- _DATASET SECTION_:
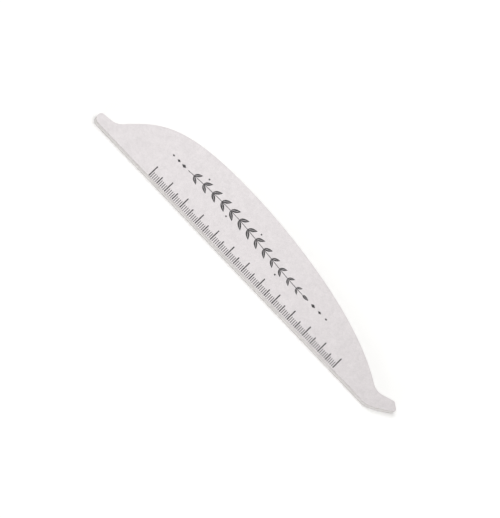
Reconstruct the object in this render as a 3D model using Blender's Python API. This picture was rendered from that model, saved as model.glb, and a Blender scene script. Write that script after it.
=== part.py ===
"""A crescent nail file: a stiff core board between two foam cushions and two abrasive sheets.

+X runs along the straight edge from the blunt tab to the hooked tab, +Y from the straight
edge to the crown of the arch, and +Z out of the front face. The origin is below the middle
of the file, on the surface that its rear face lies on. Lengths are in metres.
"""

import math

import bmesh
import bpy
from mathutils import Vector
from mathutils.geometry import interpolate_bezier

# Plan of the file, measured from the end of the blunt tab and from the straight edge
FILE_LENGTH = 0.1895
FILE_WIDTH = 0.0310
CROWN_FROM_TIP = 0.0742
HAUNCH_ANGLE = math.radians(51.4)
RUN_OUT_ANGLE = math.radians(32.7)

# How far each end of the two arch curves pulls along its heading, as shares of the curve's run
HAUNCH_PULL_SHARES = (0.31, 0.67)
RUN_OUT_PULL_SHARES = (0.17, 0.35)

# Blunt tab, in line with the straight edge
BLUNT_TAB_LENGTH = 0.0090
BLUNT_TAB_END_WIDTH = 0.0046
BLUNT_TAB_ROOT_WIDTH = 0.0058
BLUNT_TAB_NECK_RADIUS = 0.0075
BLUNT_TAB_FOOT_RADIUS_SHARE = 0.60
BLUNT_TAB_HEAD_RADIUS_SHARE = 0.38

# Hooked tab, swept up towards the arch, measured back from the unrounded corner of its toe
HOOK_LENGTH = 0.0133
HOOK_NECK_HEIGHT = 0.0077
HOOK_NECK_RADIUS = 0.0071
HOOK_HEAD_SETBACK = 0.0041
HOOK_HEAD_HEIGHT = 0.0110
HOOK_TOE_HEIGHT = 0.0080
HOOK_TOE_ANGLE = math.radians(35.9)
HOOK_CORNER_RADIUS = 0.0010
SWEEP_LENGTH = 0.0130
SWEEP_PULL_SHARES = (0.36, 0.26)

# Layers, from the core outwards. The rear side repeats the front.
CORE_THICKNESS = 0.00100
CORE_ADHESIVE_THICKNESS = 0.00010
FOAM_THICKNESS = 0.00107
SHEET_ADHESIVE_THICKNESS = 0.00008
PAPER_THICKNESS = 0.00030
GRIT_THICKNESS = 0.00020
BOND_CLEARANCE = 0.00001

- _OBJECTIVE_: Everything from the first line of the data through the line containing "two abrasive sheets." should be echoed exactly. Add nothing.

- _EXERCISE RESULT_:
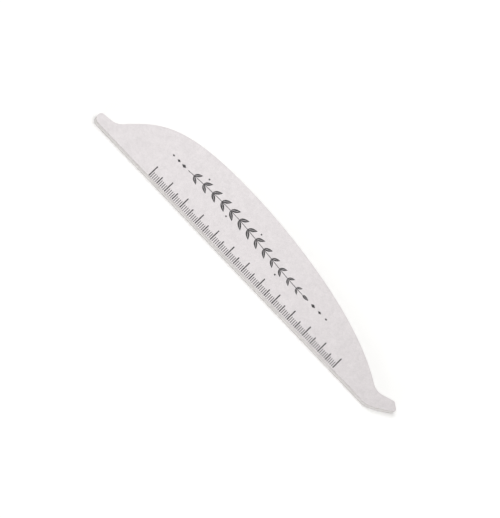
Reconstruct the object in this render as a 3D model using Blender's Python API. This picture was rendered from that model, saved as model.glb, and a Blender scene script. Write that script after it.
=== part.py ===
"""A crescent nail file: a stiff core board between two foam cushions and two abrasive sheets.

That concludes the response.